_WORK TO BE COMPLETED:_ Identify the lines that contain the word "made" and copy each one.

_DATASET ROWS:_
########

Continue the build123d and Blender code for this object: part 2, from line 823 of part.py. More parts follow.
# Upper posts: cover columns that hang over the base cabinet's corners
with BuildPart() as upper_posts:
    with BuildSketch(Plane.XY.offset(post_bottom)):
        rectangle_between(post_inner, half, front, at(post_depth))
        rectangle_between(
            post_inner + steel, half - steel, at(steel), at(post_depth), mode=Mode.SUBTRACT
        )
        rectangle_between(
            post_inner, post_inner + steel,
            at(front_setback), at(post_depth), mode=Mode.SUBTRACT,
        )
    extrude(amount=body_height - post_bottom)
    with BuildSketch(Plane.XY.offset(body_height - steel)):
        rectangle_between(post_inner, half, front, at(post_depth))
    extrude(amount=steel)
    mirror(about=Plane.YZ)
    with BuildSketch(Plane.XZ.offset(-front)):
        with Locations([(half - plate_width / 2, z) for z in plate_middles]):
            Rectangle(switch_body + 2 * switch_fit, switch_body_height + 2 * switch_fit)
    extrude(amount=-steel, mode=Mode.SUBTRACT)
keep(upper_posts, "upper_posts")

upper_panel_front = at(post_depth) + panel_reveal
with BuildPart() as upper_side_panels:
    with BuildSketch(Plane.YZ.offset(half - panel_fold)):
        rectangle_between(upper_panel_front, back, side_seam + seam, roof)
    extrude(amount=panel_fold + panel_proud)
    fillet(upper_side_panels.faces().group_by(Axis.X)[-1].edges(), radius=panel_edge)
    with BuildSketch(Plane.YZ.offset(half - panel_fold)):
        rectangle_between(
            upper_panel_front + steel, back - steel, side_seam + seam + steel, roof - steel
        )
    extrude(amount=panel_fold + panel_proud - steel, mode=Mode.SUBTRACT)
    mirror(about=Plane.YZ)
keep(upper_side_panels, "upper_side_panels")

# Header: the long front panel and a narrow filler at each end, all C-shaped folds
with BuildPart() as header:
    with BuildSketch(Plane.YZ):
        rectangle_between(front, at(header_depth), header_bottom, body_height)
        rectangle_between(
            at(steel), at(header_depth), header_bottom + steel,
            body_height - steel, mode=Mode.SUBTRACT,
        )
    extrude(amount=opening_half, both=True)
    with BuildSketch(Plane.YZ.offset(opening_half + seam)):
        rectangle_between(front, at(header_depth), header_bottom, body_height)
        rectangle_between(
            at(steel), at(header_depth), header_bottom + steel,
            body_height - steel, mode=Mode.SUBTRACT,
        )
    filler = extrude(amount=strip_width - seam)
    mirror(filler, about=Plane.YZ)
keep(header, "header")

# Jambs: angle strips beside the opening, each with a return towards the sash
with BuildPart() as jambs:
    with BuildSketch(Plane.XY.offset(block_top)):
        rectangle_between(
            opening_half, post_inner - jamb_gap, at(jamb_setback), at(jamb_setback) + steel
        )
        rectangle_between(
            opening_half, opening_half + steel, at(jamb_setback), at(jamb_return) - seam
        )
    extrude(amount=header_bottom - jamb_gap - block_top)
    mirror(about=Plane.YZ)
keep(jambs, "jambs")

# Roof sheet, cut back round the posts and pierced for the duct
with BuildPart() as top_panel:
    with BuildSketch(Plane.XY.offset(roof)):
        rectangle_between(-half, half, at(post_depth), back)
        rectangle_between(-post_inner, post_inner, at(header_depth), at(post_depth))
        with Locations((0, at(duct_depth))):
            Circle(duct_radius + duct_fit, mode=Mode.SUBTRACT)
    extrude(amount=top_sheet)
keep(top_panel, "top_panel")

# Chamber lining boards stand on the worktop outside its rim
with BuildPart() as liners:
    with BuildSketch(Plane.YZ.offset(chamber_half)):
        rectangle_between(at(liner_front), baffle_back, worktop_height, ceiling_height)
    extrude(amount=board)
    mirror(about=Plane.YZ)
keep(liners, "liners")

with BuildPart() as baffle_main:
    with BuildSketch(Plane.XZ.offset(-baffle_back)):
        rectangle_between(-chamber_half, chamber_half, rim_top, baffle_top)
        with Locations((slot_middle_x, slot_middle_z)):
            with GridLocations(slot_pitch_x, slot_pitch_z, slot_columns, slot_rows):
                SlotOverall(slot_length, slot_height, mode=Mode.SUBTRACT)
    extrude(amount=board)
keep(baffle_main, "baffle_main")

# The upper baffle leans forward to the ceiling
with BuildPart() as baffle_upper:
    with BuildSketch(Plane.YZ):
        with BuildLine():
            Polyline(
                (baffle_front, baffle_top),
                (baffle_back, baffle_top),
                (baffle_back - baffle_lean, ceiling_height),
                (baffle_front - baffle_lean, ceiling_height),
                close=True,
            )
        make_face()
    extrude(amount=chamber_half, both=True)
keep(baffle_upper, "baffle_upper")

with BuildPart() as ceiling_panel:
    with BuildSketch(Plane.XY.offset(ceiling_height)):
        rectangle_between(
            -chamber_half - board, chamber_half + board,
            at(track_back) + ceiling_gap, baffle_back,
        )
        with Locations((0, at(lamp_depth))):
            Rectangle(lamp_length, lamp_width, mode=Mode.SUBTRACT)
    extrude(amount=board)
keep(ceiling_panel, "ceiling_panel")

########

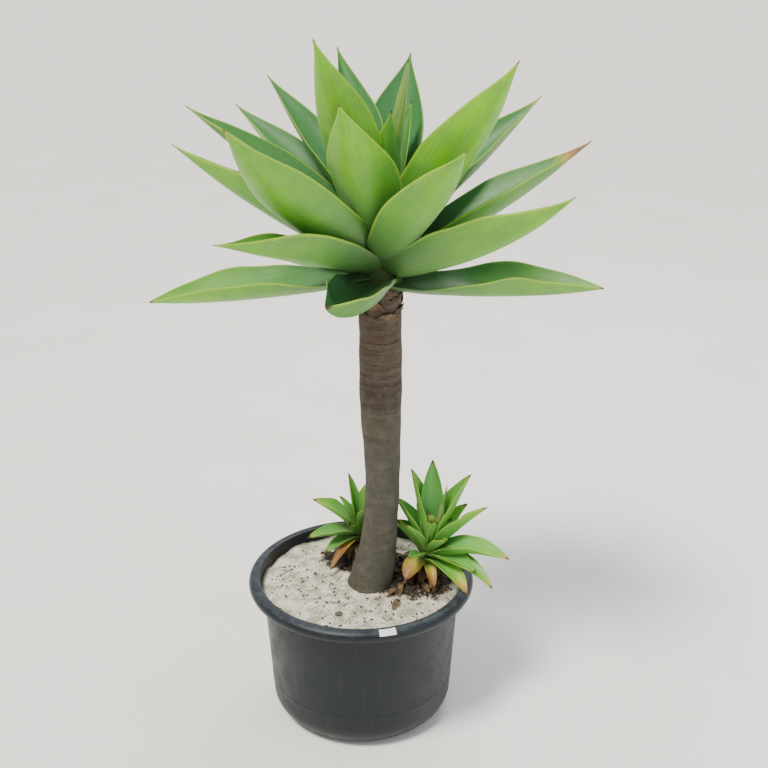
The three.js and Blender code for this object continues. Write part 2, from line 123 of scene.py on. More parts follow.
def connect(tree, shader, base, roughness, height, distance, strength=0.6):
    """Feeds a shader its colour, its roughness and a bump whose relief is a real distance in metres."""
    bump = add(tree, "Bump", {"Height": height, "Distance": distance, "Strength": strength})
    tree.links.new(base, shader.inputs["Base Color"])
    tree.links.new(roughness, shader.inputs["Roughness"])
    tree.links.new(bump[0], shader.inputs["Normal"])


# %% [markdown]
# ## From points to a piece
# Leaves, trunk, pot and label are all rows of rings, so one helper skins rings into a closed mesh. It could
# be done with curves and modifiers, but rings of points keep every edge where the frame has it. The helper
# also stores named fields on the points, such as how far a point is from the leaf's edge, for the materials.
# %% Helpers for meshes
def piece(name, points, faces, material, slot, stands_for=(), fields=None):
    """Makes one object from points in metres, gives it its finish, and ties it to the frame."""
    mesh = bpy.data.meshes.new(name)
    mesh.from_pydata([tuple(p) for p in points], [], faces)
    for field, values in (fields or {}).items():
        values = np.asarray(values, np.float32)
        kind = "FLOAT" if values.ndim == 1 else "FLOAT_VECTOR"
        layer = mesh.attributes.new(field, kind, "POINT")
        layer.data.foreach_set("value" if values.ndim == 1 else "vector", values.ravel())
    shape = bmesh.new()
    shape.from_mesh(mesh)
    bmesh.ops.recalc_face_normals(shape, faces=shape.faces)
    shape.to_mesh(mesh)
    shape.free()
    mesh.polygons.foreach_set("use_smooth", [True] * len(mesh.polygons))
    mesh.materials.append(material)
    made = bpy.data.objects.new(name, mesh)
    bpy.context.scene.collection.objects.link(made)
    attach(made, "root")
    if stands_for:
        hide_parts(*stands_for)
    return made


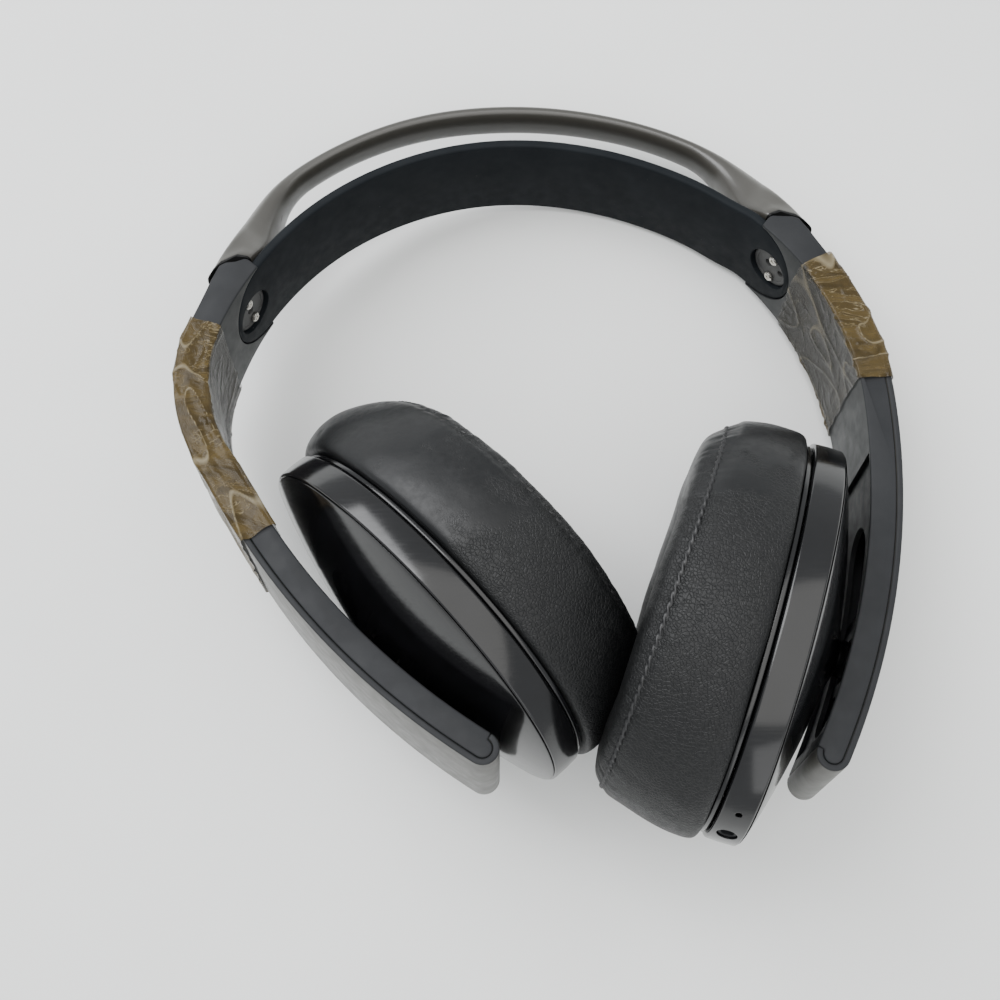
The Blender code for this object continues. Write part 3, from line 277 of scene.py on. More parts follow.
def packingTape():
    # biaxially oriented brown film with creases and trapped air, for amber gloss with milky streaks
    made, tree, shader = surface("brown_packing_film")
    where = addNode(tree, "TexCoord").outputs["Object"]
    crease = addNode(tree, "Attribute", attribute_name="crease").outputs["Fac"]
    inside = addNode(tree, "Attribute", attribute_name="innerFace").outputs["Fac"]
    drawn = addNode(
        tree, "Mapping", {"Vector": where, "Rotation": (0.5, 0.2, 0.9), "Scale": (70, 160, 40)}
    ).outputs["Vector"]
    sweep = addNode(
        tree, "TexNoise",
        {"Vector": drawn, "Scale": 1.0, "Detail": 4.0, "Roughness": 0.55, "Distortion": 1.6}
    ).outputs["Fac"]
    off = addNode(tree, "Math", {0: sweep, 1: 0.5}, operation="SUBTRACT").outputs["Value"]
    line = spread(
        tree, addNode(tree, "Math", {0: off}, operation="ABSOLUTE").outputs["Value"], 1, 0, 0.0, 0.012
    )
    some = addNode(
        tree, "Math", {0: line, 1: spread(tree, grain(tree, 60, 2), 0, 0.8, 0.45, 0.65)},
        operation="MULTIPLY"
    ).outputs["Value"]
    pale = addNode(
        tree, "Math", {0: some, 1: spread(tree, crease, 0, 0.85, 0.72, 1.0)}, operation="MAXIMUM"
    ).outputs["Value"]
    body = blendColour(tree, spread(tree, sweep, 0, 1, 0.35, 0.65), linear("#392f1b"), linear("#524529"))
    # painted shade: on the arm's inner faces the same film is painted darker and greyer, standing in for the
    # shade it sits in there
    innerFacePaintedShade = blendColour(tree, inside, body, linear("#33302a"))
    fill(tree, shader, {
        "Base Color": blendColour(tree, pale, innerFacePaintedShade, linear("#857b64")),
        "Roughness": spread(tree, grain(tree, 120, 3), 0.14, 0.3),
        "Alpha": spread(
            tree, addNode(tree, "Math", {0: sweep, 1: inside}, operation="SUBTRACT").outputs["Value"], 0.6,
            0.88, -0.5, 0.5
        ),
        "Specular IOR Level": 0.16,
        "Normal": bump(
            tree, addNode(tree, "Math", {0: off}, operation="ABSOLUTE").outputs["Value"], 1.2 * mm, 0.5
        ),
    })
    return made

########

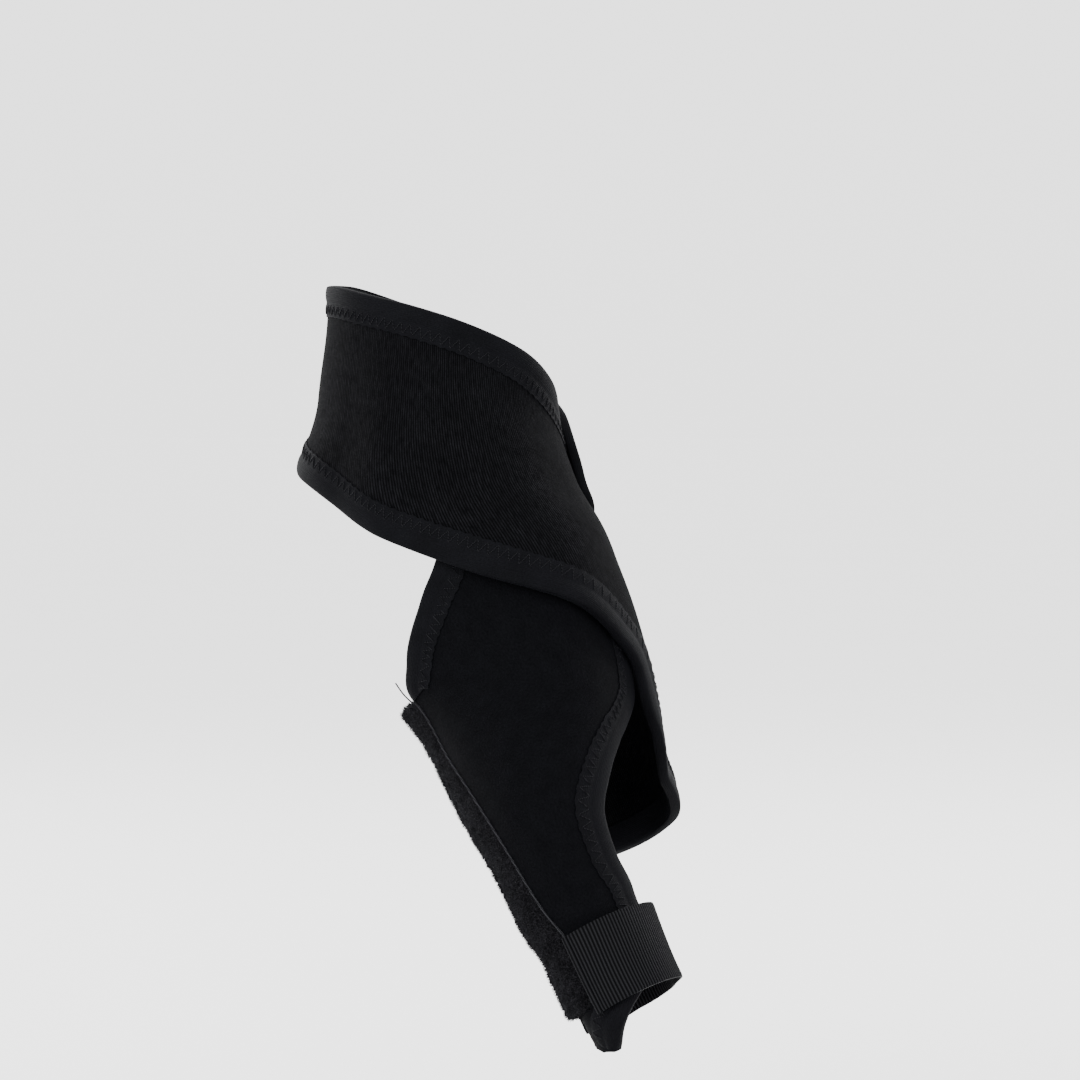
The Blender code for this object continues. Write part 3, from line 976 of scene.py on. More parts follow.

########

_ANSWER FOR THE TASK:_
    made = bpy.data.objects.new(name, mesh)
    bpy.context.scene.collection.objects.link(made)
    attach(made, "root")
    return made
    made, tree, shader = surface("brown_packing_film")
    return made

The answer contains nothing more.